# start of Data records

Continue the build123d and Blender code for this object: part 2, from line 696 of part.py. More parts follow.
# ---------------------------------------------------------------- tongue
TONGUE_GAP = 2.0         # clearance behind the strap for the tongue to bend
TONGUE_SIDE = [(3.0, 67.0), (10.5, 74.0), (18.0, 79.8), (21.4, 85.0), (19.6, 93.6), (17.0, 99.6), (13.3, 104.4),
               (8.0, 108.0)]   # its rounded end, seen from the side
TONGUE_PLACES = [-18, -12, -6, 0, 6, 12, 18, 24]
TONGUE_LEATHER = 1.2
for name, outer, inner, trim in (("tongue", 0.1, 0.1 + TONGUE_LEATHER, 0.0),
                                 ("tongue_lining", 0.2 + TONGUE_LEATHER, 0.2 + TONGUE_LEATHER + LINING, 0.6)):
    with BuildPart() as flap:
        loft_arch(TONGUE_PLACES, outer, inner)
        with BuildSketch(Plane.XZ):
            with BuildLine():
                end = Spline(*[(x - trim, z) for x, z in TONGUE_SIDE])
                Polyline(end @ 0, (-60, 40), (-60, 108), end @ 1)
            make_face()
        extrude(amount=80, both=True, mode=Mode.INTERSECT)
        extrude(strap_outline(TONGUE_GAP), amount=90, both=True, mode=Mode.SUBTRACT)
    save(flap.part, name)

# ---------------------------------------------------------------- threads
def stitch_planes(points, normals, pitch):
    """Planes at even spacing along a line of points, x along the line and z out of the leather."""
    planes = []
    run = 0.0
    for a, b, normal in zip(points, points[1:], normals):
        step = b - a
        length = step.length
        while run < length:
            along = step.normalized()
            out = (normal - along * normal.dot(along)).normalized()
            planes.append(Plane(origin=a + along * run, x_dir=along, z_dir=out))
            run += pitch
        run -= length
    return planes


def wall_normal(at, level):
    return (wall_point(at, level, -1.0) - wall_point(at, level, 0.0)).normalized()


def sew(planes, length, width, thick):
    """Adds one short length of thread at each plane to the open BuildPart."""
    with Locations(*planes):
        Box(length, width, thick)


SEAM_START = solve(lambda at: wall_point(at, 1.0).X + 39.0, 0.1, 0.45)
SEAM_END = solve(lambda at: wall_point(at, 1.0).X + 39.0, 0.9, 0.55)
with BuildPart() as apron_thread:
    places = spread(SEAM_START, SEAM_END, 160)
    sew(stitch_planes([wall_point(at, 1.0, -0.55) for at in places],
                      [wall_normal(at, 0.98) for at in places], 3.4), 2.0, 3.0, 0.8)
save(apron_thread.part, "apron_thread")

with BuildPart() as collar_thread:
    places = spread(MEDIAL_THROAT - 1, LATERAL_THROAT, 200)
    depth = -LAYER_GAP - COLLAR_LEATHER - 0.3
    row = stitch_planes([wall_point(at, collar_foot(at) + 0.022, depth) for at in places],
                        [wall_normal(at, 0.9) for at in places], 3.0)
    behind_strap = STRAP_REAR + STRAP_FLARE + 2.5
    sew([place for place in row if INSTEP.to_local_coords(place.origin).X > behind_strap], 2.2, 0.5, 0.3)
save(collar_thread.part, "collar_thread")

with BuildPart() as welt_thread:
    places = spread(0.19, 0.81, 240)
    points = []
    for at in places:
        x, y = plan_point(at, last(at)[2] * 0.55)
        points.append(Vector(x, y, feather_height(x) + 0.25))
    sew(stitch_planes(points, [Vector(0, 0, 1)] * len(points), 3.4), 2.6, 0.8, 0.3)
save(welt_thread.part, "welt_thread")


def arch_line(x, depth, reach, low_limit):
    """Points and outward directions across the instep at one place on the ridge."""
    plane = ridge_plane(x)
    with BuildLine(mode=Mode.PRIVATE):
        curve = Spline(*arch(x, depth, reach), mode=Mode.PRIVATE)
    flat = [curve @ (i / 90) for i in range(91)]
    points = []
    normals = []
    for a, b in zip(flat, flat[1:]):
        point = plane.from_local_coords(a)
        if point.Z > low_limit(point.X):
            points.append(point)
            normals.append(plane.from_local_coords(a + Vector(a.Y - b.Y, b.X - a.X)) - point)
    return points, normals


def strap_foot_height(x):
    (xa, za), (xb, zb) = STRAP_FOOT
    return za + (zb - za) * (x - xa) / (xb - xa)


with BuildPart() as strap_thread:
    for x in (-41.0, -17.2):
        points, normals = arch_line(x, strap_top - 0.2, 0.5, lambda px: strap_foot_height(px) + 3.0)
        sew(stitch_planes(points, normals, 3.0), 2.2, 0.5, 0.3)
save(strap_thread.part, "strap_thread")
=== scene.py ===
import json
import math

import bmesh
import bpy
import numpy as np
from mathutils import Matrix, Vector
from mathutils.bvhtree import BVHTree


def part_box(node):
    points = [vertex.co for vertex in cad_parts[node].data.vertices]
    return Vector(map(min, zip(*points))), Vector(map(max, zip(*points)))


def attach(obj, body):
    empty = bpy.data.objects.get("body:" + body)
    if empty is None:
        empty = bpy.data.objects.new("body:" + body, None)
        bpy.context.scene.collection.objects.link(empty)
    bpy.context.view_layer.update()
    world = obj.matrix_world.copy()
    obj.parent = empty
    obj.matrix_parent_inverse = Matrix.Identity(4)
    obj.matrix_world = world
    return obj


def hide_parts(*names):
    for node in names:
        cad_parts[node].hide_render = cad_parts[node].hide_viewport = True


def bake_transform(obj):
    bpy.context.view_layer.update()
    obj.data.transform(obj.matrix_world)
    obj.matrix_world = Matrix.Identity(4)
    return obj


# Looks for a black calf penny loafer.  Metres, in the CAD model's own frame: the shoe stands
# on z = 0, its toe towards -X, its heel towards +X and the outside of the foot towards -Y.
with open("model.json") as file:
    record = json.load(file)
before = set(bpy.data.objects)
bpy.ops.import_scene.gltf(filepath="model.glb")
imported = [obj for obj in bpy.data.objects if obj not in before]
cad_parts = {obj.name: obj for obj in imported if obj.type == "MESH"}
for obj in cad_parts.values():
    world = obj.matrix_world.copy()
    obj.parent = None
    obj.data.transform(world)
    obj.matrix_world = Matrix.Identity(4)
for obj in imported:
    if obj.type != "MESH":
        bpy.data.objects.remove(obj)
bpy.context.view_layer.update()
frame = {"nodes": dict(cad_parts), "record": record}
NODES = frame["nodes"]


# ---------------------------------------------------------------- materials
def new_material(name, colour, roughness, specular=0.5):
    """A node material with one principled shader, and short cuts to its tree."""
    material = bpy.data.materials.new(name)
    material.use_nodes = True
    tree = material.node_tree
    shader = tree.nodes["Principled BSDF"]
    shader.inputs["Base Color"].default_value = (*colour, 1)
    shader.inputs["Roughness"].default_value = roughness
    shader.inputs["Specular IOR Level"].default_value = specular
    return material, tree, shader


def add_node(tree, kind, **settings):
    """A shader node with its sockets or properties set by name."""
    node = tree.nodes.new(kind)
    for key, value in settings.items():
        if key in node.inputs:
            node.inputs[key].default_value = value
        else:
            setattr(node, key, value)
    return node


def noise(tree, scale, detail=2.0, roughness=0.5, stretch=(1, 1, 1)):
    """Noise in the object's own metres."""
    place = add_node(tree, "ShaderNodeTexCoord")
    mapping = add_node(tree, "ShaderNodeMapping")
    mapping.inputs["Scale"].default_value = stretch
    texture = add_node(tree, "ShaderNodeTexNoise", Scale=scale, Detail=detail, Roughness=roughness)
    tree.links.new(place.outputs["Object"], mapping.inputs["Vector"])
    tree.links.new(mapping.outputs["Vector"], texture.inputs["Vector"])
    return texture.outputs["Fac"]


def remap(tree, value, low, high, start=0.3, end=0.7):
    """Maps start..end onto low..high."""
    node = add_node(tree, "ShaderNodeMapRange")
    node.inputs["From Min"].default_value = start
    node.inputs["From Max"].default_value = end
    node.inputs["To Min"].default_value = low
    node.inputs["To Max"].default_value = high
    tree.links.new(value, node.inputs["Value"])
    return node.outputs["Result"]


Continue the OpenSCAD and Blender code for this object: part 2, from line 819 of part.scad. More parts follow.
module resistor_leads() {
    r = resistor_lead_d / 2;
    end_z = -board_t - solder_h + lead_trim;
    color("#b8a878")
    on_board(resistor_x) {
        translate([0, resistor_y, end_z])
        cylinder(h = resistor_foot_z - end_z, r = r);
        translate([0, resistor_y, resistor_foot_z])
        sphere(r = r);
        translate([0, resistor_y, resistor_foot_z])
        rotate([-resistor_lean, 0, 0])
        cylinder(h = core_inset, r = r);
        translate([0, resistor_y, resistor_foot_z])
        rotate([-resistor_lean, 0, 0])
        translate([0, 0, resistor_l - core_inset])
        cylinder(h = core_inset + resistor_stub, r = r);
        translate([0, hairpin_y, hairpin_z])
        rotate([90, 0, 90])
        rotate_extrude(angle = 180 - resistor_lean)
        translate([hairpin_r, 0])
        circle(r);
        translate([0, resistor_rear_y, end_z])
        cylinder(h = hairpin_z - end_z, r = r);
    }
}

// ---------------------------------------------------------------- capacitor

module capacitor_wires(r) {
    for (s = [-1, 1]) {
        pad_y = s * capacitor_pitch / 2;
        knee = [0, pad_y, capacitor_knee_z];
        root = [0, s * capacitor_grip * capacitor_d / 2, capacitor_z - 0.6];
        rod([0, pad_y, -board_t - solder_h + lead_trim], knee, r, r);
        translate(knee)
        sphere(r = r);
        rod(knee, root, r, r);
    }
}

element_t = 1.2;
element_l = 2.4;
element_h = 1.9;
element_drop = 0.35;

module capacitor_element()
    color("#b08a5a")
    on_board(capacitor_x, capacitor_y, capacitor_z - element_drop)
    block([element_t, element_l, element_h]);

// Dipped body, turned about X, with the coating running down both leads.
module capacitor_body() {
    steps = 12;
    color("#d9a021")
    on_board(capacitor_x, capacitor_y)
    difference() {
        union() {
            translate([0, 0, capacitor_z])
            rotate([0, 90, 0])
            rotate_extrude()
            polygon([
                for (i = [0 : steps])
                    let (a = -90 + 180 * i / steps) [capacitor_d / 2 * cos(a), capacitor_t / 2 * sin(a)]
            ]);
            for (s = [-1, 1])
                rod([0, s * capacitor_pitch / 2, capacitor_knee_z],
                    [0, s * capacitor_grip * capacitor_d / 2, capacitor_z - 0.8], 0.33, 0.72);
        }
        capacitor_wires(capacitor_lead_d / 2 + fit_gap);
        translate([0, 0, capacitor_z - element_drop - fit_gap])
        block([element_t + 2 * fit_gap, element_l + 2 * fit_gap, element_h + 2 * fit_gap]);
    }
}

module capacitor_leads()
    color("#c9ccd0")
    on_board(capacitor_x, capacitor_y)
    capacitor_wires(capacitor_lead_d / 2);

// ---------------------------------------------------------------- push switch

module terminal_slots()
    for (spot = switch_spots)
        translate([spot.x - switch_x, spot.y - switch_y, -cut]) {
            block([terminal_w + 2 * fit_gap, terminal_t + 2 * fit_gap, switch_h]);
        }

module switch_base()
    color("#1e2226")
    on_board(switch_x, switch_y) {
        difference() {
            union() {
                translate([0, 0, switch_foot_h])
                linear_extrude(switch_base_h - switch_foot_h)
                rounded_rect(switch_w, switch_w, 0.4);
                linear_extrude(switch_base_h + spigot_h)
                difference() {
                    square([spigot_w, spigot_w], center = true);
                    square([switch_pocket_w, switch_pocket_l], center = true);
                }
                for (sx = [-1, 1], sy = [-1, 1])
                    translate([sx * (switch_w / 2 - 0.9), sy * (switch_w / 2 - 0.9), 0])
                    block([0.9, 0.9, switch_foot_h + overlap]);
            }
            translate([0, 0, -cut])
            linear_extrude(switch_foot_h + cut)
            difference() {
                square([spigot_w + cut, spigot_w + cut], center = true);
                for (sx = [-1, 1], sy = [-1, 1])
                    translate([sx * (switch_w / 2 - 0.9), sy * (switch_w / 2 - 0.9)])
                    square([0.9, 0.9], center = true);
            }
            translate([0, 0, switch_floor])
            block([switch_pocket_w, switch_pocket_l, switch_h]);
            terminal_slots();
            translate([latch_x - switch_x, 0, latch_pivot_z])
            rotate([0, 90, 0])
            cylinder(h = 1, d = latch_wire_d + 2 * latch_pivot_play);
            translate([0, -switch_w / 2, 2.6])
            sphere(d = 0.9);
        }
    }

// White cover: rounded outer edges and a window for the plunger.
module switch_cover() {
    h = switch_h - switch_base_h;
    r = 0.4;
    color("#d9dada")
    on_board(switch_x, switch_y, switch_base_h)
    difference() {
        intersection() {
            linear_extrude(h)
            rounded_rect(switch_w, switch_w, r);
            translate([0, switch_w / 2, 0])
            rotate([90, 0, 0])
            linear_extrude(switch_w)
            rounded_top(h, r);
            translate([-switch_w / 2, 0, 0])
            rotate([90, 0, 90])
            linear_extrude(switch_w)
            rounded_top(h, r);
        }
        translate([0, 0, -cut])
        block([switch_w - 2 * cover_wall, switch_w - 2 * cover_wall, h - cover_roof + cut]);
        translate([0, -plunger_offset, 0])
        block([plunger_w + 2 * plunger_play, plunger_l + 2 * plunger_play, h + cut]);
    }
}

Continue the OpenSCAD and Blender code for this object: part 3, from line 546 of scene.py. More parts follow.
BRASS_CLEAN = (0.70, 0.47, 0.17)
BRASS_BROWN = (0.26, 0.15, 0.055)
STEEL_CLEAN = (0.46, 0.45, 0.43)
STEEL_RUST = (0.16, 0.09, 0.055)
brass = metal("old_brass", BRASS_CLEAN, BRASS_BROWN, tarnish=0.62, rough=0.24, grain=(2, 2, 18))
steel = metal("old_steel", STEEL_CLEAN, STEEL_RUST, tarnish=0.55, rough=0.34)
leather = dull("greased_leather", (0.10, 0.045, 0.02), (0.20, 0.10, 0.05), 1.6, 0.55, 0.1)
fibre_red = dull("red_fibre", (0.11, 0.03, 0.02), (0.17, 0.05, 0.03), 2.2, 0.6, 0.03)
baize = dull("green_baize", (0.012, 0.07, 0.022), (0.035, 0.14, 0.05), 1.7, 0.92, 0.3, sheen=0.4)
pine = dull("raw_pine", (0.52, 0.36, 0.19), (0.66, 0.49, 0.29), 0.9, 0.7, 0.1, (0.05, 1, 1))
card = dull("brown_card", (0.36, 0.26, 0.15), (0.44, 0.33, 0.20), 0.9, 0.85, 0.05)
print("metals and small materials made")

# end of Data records

§ Set exercise:
From the line that contains "sew(stitch_planes(points, normals, 3.0), 2.2, 0.5, 0.3)" through the line that contains "if empty is", reproduce every line exactly, both end lines included.

§ Result of the exercise:
        sew(stitch_planes(points, normals, 3.0), 2.2, 0.5, 0.3)
save(strap_thread.part, "strap_thread")
=== scene.py ===
import json
import math

import bmesh
import bpy
import numpy as np
from mathutils import Matrix, Vector
from mathutils.bvhtree import BVHTree


def part_box(node):
    points = [vertex.co for vertex in cad_parts[node].data.vertices]
    return Vector(map(min, zip(*points))), Vector(map(max, zip(*points)))


def attach(obj, body):
    empty = bpy.data.objects.get("body:" + body)
    if empty is None:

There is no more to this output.